CIPS: Kebijakan HET tidak Efektif Stabilkan Harga Beras

Harga beras di pasar ritel Indonesia secara konsisten selalu di atas HET.

Republika/Yasin Habibi
Pedagang beras dengan bermacam harga.
Rep: Dedy Darmawan Nasution Red: Nidia Zuraya

REPUBLIKA.CO.ID, JAKARTA -- Lembaga riset Center for Indonesian Policy Studies (CIPS) menilai, kebijakan Harga Eceran Tertinggi (HET) tidak efektif dalam menekan harga beras di tingkat konsumen. Kebijakan HET yang diterapkan sejak September 2017 tidak membuahkan hasil karena terbukti harga beras selalu lebih tinggi dari HET.

Baca Juga

Harga beras di pasar ritel Indonesia secara konsisten selalu di atas HET. Sementara HET beras medium ditetapkan sekitar Rp 9.450-Rp 10.250 per kilogram dalam Permendag Nomor 57 Tahun 2017, harga beras domestik rata-rata antara Januari 2018 sampai Maret 2020 sudah mencapai Rp14.076 per kilogram.

Head of Research Center for Indonesian Policy Studies (CIPS) Felippa Ann Amanta mengatakan, kesenjangan antara HET dan harga pasar akan merugikan para pelaku usaha. "Kalau pelaku usaha dipaksa untuk mengikuti harga HET dengan menekan margin, maka dikhawatirkan tidak ada pelaku pasar yang akan menjual beras domestik," katanya dalam webinar, Kamis (25/2).

Menurutnya, hal itu akan berdampak pada berhenti berproduksinya petani gabah.

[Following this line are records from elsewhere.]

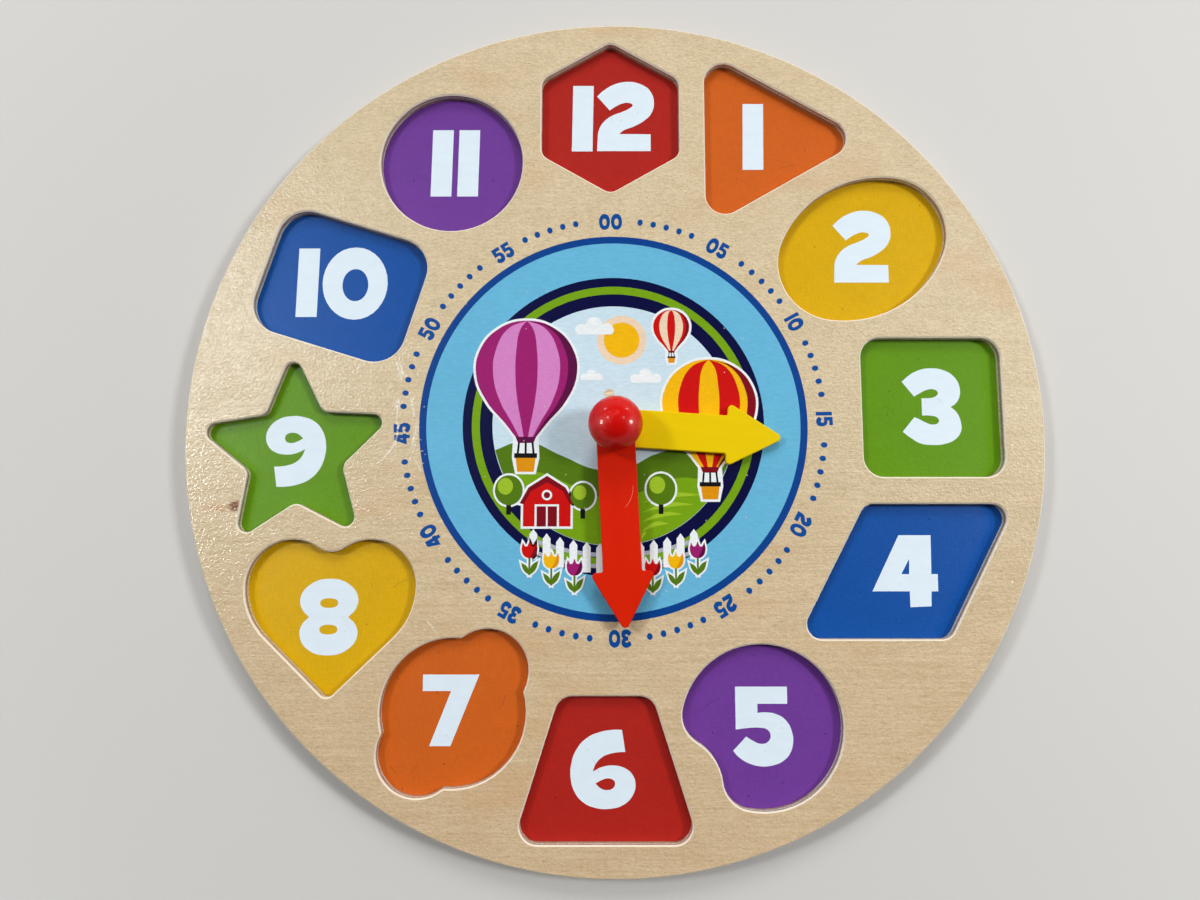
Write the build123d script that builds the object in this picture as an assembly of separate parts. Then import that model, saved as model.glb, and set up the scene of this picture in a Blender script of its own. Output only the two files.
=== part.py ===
"""Round wooden teaching clock: twelve shaped number pockets around a dial with two turning hands.

Millimetres.  The origin is at the centre of the underside.  +Z points out of the face, +Y points
to twelve o'clock and +X to three.  Clock angles are in degrees, clockwise from twelve.
"""
import os
from math import cos, radians, sin, sqrt, tan

from build123d import *

# Boards: a face board with the pocket shapes cut right through it, glued to a plain back board.
board_diameter = 300.0
back_thickness = 5.4
face_thickness = 3.6
rim_bevel = 0.5
mouth_bevel = 0.5

# Pockets: each has its clock angle, how far its middle reaches from the centre, and its own sizes.
# The whole layout is then fitted to the board, and leaves this wall of wood at the rim.
rim_wall = 7.28

hexagon_angle = -0.7
hexagon_reach = 114.4
hexagon_across_flats = 50.1
hexagon_corner = 4.5

triangle_angle = 26.2
triangle_reach = 118.6
triangle_side = 67.3
triangle_corner = 7.0

oval_angle = 53.8
oval_reach = 110.0
oval_length = 63.8
oval_width = 48.8
oval_tilt = 30.5

square_angle = 86.1
square_reach = 111.5
square_side = 49.2
square_corner = 7.0

rhombus_angle = 116.2
rhombus_reach = 111.7
rhombus_side = 52.0
rhombus_lean = 62.0
rhombus_corner = 5.0

bean_angle = 154.0
bean_reach = 112.6
bean_radius = 27.3
bean_dent_radius = 17.3
bean_waist = 19.2
bean_dent_direction = 213.0
bean_corner = 10.2

trapezoid_angle = 181.6
trapezoid_reach = 115.1
trapezoid_top = 31.4
trapezoid_bottom = 62.0
trapezoid_height = 47.9
trapezoid_corner = 6.0

cloud_angle = 209.6
cloud_reach = 111.0
cloud_radius = 24.7
cloud_lobe_radius = 14.0
cloud_lobe_offset = 17.9
cloud_lobe_direction = 50.0
cloud_notch_round = 1.5

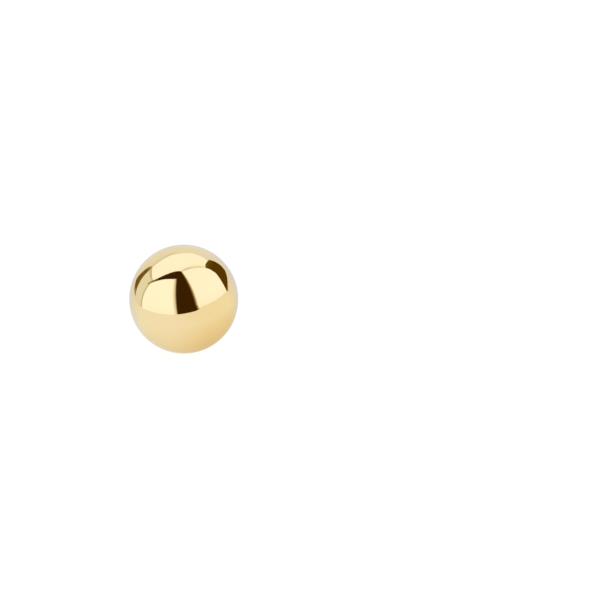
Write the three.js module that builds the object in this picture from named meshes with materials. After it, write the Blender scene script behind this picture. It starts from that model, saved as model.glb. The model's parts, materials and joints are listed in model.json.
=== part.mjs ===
// A ball stud earring in yellow gold, lying on a table as it lies by itself: on its ball and on the
// tip of its post. The ball is a thin hollow shell. Its back is punched flat and pierced, and the
// post stands on that flat, with a peg through the hole.
// Millimetres, +Z up. The ball is at the front, towards -Y. The post points back along +Y and dips
// to the table. The origin is on the table, under the middle of the stud.

import * as THREE from "three";

// The ball
const BALL_DIAMETER = 7;
const BALL_WALL = 0.25;

// The post, a round wire with a flared foot at the ball and a notch that a clutch snaps into
const POST_DIAMETER = 0.8;
const POST_LENGTH = 10; // from the flat on the ball to the tip
const PEG_REACH = 0.8; // how far the peg stands out inside the ball's wall
const FOOT_FLARE = 0.35; // radius of the hollow curve that widens the wire into the foot
const FOOT_RIM = 0.08; // height of the foot's upright edge
const TIP_ROUNDING = 0.2;
const NOTCH_TO_TIP = 1.7; // from the notch's middle to the tip
const NOTCH_WIDTH = 0.8;
const NOTCH_DEPTH = 0.07;

// Where the two pieces meet
const SEAT_RIM = 0.25; // the flat on the ball that stays open round the foot
const SEAT_GAP = 0.03;
const PEG_CLEARANCE = 0.03;

// How finely the round forms are cut into flats
const BALL_SIDES = 32;
const BALL_STEPS = 20;
const HOLLOW_STEPS = 14;
const POST_SIDES = 24;
const FILLET_STEPS = 4;

// Every piece is turned about one line through the ball's centre, the stud's axis. A place along
// the axis is counted from that centre, and grows towards the tip of the post.
const ballRadius = BALL_DIAMETER / 2;
const postRadius = POST_DIAMETER / 2;
const footRadius = postRadius + FOOT_FLARE;
const seatRadius = footRadius + SEAT_RIM;
const holeRadius = postRadius + PEG_CLEARANCE;
const seatAt = Math.sqrt(ballRadius ** 2 - seatRadius ** 2);
const tipAt = seatAt + POST_LENGTH;

// Points of an arc about a centre, each a pair of radius and place along the axis. An angle is 0
// square to the axis, and a quarter turn towards the tip.
function arc(centreRadius, centreAt, radius, from, to, steps) {
  return Array.from({ length: steps + 1 }, (_, step) => {
    const angle = from + ((to - from) * step) / steps;
    return [centreRadius + radius * Math.cos(angle), centreAt + radius * Math.sin(angle)];
  });
}

// A profile turned about the stud's axis. The middle of each flat touches the true round, and one
// flat faces straight down.
function turned(name, profile, sides, material) {
  const cornerOut = 1 / Math.cos(Math.PI / sides);
  const points = profile.map(([radius, at]) => new THREE.Vector2(radius * cornerOut, at));
  const mesh = new THREE.Mesh(new THREE.LatheGeometry(points, sides, Math.PI / sides), material);
  mesh.name = name;
  return mesh;
}

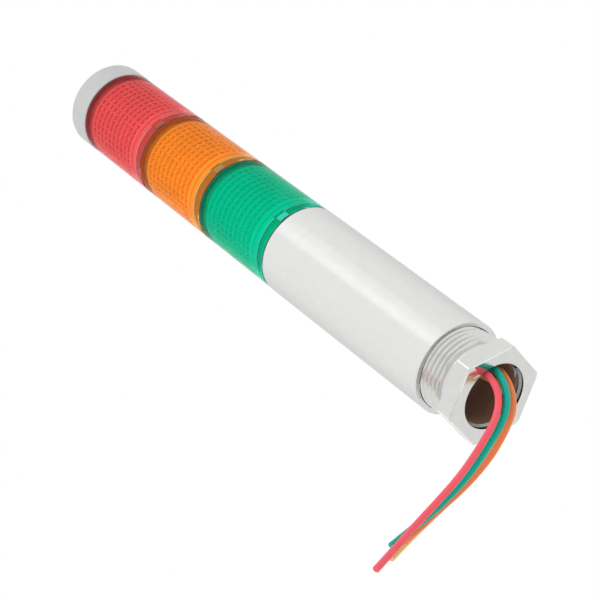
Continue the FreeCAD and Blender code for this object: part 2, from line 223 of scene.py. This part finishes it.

Dampak selanjutnya adalah bukan tidak mungkin penggilingan menengah juga akan berhenti berproduksi.

“Langkah yang perlu dipastikan saat ini bukan fokus pada penyerapan dan penetapan HET lagi, tetapi bagaimana membantu petani meningkatkan produktivitas di tengah berbagai tantangan yang ada pada sektor pertanian, seperti perubahan iklim dan pandemi Covid-19," katanya menambahkan.

Felippa mengatakan, kebijakan HET juga dikhawatirkan akan dapat memicu adanya pasar gelap dan meningkatkan risiko kelangkaan beras.

Idealnya, lanjut Felippa, pemerintah harus bisa menyederhanakan rantai distribusi yang panjang sebelum menerapkan HET. Rantai distribusi beras yang panjang memunculkan berbagai biaya tambahan yang harus diredam di titik akhir sebelum akhirnya beras sampai ke tangan konsumen.

 

Selain harga jual yang rentan tidak stabil, konsumen juga dihadapkan pada risiko mengonsumsi beras yang tidak berkualitas karena memungkinkan adanya upaya percampuran yang dilakukan pihak-pihak tertentu untuk menekan kerugian.

"Untuk di sisi hilir, pemerintah sudah seharusnya membuka mekanisme impor beras untuk memenuhi kebutuhan beras tanah air dan juga untuk menahan tingginya harga di pasar yang diperkirakan akan terus meningkat seiring dengan pesatnya laju pertumbuhan penduduk. Saat ini pemerintah tidak bisa memenuhi jumlah seluruh permintaan beras dengan harga yang terjangkau," katanya.

Permasalahan beras Indonesia secara umum, lanjutnya, adalah tidak sebandingnya jumlah permintaan (demand) dengan penawaran (supply).

Cepatnya laju penambahan penduduk tidak diimbangi dengan memadainya jumlah ketersediaan beras. Data BPS pada 2018 menyebut, dari 270 juta orang di tahun 2020, populasi Indonesia diproyeksi akan meningkat hampir 12 juta orang dalam lima tahun ke depan dan mencapai 319 juta orang pada tahun 2045.

Besar populasi di masa yang akan datang tersebut akan memiliki daya beli yang lebih tinggi. Sebanyak 30 persen populasi Indonesia tahun 2020 atau sebanyak 85 juta orang adalah bagian dari kelompok masyarakat kelas menengah.

Data Badan Perencanaan Pembangunan Nasional (Bappenas) pada 2019 memperkirakan angka tersebut akan meningkat sebanyak dua kali lipat pada tahun 2045 menjadi 70 persen dari populasi atau sekitar 223 juta orang. Sementara, BPS mencatat produksi GKG menurun dari 59,2 juta ton di 2018 menjadi 54,6 juta ton di 2019, atau setara 33.9 juta ton beras di 2018 menjadi 31,3 juta ton beras di 2019.

“Peningkatan jumlah populasi dan juga pendapatan berarti juga peningkatan permintaan makanan, terutama beras sebagai bahan makanan pokok. Kesinambungan kebijakan seputar harga beras sangat diperlukan untuk memastikan keterjangkauan dan akses konsumen terhadap beras," katanya.